Before the sail away, we had the routine boat drill, which means that all passengers take their life jackets to their muster stations to be taught how to put them on correctly in case of an emergency. Once taught, we are then paraded out onto the deck where the lifeboats are located and where we would board if there was a true emergency. During this drill, we were dutifully standing in rows on the deck awaiting final instructions when a hand tapped me on the shoulder. We turned to see who wanted our attention and happily found two smiling friends from Louisville – Al and Hazel Sullivan! We didn’t know they planned to be on the cruise. To our further surprise, they told us that our other friends, Ardi and Dick Wilson, were also on board. This immediately set the six of us up for some riotous dinners; there is not a shy one in the group.
Discovering old and new friends while cruising is one of the joys of the “sport,” and we love it.
That evening, the tail of the hurricane that we felt coming in stirred things up again, but still no seasickness for us. We are hardy sailors, and we were headed across more of the Tasman Sea to Brisbane with one objective in mind: a visit to a wonderful manicure place that we previously visited.
The ship has all of the personal amenities you could ever dream of. The Canyon Ranch Spa is particularly nice, but the prices are astronomical. Brad was as happy as I was to visit the place in Brisbane since he wanted a pedicure and my nails were a wreck. My last repair was in Saigon more than a month before. We both walked back to the ship looking smart.
After dinner that evening, we were entertained by Ray Solare from Northern England. He is both an entertainer and the cruise director of the ship, but most importantly, he is our friend. Ray is the most talented person I know. We have sailed with him for years, and he has become like family to many of us who have sailed with him.
Ray is a bachelor, and with his bachelor brother he owns an 18-bedroom home in the Lake District of England near Windermere. They also have a number of restaurants and cinemas in that area and are quite the entrepreneurs.
Ray is known for his puppets, which he makes himself, and as a talented ventriloquist he becomes their voices as well. He is also a singer/dancer and performed in English music halls before he took to sailing. When he sings classics, including operatic pieces on the stage, he receives standing ovations.
Speaking of entertainment, I need to catch you up on a group that has joined us back in Auckland and will stay aboard through Bali. The group is called the Artful Travelers, and it is a joint venture between Artful Travelers Inc., Regent Seven Seas Cruises and PBS Television and Radio. The group includes performers, producers, writers and others. On the ship, they do lectures, hold Q&A talks with cocktails and some even perform on the ship’s theater stage in evening.
Included in this cruise are documentary film producer John Scheinfeld, whose credits include the critically-acclaimed 2017 documentary “This is Bob Hope.” He is also credited with a 2004 documentary on the life of Bette Midler. It turned out that his wife of five years is an old colleague of Husband Brad, and it was a nice surprise to see her on the ship.

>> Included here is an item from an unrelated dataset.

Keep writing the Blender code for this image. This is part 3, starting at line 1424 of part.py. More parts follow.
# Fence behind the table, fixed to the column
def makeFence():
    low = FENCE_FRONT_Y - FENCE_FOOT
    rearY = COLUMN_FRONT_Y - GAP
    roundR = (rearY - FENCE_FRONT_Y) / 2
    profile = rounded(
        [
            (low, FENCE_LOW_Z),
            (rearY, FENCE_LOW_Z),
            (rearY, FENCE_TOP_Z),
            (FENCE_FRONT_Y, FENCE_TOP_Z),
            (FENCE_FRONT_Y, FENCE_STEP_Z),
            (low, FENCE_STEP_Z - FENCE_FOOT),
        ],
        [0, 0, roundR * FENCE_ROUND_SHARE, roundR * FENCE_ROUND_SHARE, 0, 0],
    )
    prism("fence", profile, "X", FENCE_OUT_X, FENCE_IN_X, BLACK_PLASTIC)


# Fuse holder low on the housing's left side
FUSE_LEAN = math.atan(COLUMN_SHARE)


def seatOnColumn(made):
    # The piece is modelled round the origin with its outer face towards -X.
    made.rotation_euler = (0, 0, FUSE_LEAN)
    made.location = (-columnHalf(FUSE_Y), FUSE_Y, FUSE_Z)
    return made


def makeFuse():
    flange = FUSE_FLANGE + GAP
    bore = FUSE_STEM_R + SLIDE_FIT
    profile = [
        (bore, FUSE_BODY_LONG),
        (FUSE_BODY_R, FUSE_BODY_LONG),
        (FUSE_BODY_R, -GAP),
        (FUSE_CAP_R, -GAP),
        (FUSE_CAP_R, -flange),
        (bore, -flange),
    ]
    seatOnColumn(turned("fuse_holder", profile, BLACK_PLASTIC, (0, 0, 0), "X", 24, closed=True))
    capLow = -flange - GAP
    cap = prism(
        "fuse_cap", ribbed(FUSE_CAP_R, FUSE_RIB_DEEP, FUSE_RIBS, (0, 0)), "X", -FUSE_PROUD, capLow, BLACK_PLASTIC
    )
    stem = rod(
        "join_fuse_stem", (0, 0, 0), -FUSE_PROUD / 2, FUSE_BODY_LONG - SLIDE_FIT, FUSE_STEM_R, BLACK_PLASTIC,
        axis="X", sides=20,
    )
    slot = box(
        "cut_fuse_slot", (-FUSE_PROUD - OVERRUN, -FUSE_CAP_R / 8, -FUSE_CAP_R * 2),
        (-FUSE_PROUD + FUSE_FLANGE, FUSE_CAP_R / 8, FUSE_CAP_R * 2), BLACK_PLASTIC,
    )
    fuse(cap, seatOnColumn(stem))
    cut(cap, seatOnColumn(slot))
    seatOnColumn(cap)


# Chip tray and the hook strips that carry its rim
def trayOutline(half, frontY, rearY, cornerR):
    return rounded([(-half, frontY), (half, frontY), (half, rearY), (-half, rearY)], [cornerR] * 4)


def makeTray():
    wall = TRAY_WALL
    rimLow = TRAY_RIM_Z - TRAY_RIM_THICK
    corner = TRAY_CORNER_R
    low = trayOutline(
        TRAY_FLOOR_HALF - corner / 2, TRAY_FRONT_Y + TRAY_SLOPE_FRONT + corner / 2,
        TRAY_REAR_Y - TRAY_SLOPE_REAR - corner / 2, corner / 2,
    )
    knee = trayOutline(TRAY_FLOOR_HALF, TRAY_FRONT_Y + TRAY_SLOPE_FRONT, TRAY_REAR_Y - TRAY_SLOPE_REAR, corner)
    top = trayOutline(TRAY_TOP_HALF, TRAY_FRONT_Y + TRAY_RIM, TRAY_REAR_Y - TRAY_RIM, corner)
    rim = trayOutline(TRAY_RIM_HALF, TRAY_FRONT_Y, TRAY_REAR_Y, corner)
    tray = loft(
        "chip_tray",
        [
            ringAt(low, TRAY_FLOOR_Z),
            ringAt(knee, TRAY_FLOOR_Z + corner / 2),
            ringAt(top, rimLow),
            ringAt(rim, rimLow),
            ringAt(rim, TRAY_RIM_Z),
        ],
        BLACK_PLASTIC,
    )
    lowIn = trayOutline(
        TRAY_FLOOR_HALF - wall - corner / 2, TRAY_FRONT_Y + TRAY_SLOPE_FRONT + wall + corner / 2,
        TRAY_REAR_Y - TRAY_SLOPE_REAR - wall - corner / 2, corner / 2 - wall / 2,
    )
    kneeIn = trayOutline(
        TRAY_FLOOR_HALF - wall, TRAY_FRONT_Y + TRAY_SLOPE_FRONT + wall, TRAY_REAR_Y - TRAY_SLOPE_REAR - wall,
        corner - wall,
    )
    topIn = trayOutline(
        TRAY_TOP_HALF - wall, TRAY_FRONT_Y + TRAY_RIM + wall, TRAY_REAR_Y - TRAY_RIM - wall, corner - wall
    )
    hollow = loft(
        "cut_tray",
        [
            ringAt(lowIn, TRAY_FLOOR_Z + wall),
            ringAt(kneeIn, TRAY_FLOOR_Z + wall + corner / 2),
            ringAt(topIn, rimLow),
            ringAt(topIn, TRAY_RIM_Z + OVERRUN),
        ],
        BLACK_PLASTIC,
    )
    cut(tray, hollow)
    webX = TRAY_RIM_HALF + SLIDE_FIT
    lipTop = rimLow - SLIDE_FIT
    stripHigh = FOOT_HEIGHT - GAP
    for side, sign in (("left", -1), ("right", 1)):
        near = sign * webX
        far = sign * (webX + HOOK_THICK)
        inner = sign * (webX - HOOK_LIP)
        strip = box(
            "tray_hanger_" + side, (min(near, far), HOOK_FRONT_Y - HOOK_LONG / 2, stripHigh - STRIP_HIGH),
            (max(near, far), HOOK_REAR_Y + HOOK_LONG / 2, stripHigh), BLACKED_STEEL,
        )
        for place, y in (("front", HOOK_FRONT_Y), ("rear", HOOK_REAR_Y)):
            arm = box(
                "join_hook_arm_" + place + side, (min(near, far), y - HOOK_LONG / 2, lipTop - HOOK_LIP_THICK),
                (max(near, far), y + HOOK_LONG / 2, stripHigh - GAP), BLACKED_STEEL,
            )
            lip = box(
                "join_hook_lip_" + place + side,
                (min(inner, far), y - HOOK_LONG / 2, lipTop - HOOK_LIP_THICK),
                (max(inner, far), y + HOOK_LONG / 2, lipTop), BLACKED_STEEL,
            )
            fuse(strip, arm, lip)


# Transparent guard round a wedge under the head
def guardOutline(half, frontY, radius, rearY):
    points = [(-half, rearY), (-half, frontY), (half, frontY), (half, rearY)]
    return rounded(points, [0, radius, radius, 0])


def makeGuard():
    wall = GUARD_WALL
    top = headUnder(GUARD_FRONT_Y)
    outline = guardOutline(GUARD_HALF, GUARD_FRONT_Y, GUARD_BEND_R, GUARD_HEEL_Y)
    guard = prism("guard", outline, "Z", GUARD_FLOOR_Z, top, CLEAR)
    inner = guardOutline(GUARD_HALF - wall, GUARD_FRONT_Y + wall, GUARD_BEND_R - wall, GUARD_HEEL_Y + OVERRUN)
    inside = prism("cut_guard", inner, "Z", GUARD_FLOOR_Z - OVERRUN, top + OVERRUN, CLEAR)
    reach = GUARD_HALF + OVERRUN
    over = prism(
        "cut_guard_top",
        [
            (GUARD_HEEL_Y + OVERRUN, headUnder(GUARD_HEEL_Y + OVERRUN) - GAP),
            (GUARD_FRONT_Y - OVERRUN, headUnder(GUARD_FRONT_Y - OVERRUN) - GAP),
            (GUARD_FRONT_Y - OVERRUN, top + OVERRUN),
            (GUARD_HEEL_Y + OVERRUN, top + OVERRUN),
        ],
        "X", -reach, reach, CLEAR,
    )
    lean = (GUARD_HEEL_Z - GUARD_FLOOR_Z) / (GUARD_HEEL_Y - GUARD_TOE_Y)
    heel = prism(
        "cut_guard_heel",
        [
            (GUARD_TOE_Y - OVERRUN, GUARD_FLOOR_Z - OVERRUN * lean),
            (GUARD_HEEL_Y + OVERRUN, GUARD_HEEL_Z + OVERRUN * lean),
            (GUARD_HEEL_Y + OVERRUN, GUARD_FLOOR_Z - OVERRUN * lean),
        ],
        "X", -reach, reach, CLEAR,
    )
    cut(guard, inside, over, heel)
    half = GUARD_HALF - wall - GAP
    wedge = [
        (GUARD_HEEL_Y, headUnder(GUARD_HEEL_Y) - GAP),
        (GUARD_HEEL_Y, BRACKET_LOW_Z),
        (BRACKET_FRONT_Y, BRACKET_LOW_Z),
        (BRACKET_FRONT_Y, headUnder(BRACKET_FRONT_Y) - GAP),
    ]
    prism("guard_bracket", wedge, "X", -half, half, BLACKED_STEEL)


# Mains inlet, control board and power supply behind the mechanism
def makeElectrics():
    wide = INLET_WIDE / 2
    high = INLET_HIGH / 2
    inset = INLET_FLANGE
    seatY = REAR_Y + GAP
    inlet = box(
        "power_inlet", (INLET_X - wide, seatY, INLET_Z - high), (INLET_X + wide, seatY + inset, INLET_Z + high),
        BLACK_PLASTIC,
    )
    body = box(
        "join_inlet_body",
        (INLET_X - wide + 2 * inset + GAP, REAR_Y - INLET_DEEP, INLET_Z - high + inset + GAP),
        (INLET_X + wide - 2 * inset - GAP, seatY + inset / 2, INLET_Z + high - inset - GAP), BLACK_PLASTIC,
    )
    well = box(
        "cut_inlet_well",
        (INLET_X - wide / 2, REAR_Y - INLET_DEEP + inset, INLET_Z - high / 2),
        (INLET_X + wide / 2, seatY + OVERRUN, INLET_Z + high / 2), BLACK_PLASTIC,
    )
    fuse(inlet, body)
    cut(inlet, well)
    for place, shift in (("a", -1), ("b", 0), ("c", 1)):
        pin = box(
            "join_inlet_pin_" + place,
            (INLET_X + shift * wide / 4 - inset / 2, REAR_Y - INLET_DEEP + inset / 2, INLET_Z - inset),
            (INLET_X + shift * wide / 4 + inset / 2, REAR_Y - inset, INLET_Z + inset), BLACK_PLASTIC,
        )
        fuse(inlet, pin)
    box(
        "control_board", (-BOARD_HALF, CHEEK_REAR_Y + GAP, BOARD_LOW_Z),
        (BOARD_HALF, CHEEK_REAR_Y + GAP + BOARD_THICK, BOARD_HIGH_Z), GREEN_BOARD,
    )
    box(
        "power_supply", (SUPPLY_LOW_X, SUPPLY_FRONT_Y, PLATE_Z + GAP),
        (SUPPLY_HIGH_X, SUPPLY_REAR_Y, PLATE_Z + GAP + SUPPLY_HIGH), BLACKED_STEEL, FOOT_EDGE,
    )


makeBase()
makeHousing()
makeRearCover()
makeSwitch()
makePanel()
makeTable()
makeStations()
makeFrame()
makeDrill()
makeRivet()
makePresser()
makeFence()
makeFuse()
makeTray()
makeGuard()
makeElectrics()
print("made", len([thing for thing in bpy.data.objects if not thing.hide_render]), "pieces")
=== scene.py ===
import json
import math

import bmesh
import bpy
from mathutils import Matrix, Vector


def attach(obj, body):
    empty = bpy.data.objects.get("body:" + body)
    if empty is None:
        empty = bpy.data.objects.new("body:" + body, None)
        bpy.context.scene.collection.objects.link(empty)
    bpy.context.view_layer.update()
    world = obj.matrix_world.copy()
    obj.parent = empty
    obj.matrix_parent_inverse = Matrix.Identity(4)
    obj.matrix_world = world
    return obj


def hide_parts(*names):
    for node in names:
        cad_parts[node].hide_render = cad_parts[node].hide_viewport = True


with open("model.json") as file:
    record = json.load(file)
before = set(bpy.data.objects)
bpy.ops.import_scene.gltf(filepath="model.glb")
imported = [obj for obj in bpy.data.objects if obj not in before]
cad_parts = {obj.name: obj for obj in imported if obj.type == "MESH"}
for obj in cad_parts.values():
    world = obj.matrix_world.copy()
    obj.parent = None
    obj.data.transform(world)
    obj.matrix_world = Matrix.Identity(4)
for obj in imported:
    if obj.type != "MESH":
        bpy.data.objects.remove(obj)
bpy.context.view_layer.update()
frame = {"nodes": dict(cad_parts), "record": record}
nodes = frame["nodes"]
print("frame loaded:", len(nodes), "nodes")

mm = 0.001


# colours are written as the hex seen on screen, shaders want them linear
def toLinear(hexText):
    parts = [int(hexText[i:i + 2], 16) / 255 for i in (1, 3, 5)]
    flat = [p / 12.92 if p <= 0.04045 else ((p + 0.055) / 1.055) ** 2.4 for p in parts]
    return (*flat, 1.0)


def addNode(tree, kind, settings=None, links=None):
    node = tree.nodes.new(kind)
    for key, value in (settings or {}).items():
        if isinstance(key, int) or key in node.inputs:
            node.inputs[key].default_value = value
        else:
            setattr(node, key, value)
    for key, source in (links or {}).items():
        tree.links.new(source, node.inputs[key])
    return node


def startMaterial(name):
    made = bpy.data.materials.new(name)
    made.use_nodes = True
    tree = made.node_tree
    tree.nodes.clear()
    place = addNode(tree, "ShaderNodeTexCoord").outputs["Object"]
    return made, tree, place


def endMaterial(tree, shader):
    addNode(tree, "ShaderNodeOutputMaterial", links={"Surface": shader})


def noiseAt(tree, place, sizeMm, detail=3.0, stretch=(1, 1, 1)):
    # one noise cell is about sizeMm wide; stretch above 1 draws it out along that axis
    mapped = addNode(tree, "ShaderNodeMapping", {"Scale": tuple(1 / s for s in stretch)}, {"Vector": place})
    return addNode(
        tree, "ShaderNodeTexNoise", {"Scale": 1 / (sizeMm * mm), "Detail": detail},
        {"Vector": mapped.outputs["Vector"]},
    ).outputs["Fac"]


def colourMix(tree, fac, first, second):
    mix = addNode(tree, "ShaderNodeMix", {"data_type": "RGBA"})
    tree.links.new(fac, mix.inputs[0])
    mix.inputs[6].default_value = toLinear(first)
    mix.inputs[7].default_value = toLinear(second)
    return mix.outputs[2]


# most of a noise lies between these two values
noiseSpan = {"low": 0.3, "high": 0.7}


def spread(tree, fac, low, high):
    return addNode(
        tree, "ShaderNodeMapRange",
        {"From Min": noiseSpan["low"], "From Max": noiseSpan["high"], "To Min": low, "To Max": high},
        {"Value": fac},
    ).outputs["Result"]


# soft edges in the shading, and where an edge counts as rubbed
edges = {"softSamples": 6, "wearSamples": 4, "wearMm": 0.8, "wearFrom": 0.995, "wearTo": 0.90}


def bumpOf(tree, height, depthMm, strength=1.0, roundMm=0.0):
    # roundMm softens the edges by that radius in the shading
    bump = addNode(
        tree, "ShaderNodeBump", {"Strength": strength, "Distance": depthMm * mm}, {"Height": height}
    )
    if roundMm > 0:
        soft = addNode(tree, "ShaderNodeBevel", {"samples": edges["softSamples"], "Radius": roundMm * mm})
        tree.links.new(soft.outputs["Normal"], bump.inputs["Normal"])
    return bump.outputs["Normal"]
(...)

Also on board is Lois Vossen, the executive producer of “Independent Lens” on PBS, where she commissions documentary films; David Zippel, a Tony-Award winning lyricist and director; and actress Christine Andreas and her husband, Martin Sylvestri. She has been on Broadway, and he is a major musical arranger and songwriter. Together, they gave two different and amazing concerts in the evening.

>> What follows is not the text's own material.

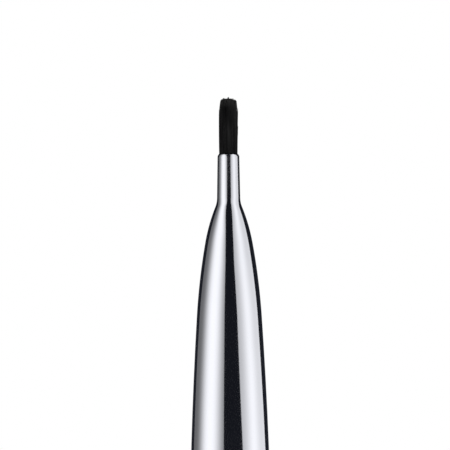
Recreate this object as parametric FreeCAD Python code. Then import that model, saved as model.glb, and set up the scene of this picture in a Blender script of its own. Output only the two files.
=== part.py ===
# A slim makeup brush, standing on its flat base with its tuft up. Sizes are in millimetres.
# The axis is Z and the origin is the centre of the base. From the base up: a turned handle, a drawn
# ferrule that sweeps in to a narrow neck, and a blunt round tuft that is bonded into that neck.

import FreeCAD, Part
import math
import os
import random

from FreeCAD import Vector

# Lengths along the axis
handle_length = 72.4
ferrule_length = 54.8
tuft_reach = 7.8

# Side of the body from the top down: a narrow neck, a hollow shoulder, then a swell of three tangent
# arcs. Each arc ends where the side leans by its angle, in degrees, and the last one ends upright.
neck_length = 6.3
neck_tip_diameter = 3.11
neck_root_diameter = 3.33
shoulder_radius = 3.65
shoulder_lean = 22.0
upper_swell_radius = 25.5
upper_swell_lean = 10.1
middle_swell_radius = 94.0
middle_swell_lean = 3.6
lower_swell_radius = 650.0

# How far one span of an arc may bow from its chord: short spans keep the facets of the side few
span_bow = 0.012

# Straight slow taper from the belly to the base
base_diameter = 11.6
base_edge_radius = 0.4

# Sheet of the ferrule, and the curl that draws its lip in
ferrule_wall = 0.225
lip_radius = 0.62
lip_land = 0.03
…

There is far too much to try to cover about Artful Travelers. It would fill several columns, so I’ll just say it has been a unique and wonderful experience having them on board, and they have given a most entertaining and different slant to our sailing experience.
Now, back to sailing. After crossing a placid Coral Sea and the Great Barrier Reef, we arrived in Townsville, Australia and headed to a day at the Great Barrier Reef Aquarium. This fascinating museum has an underwater viewing tunnel, offering magical views of a living coral reef and the predators that prowl the watery depths.
Cairns, Australia was next up. We were lucky that historian Edward Barrack was on the ship since he was a wealth of information on the history of this part of the world, much of which he shared with us each evening during cocktail time.
We learned that Captain James Cook sailed up the North Queensland coast on his first voyage of discovery in June 1770 aboard his ship, the HM Bark Endeavour. He mapped the future site of Cairns, naming it Trinity Bay, but there is ongoing debate about Dutch explorers arriving on Cape York almost 170 years before Captain Cook. The journey down the coast by the H. M. Bark Endeavour was not a pleasant one for him since the Great Barrier Reef is one of the most difficult waterways in the world to navigate.
The Bark Endeavor was a small ship for the perilous journey it had undertaken. It ran aground on a coral reef and sustained serious damage. The crew managed to limp to shore, where they found a river mouth where they could beach the battered ship. This river was later named the Endeavor River, and the town that grew on its banks became known as Cooktown. Other geographical features were named to reflect the somewhat somber mood of the captain and crew; Cape Tribulation, Hope Island, Weary Bay and Trinity Bay.
The land belonged to the Walubara Yidinji people, who still recognize local indigenous property rights and interest in the area. Cairns was founded in 1876 due to the need to export gold that was discovered on the tablelands to the west of the inlet.
The swamps were gradually drained, and the sand ridges were filled with dried mud, sawdust from the local sawmills and ballast from the quarry at Edge Hill. A railway was constructed to Heberton and that opened land that was later used for agriculture on the lowlands (sugar cane, corn, rice, bananas and pineapples). The success of local agriculture helped Cairns to establish itself as a port.
During World War II, Cairns was used by the Allied Forces as a staging base for operations in the Pacific. After the war, Cairns slowly reinvented itself as a center for tourism.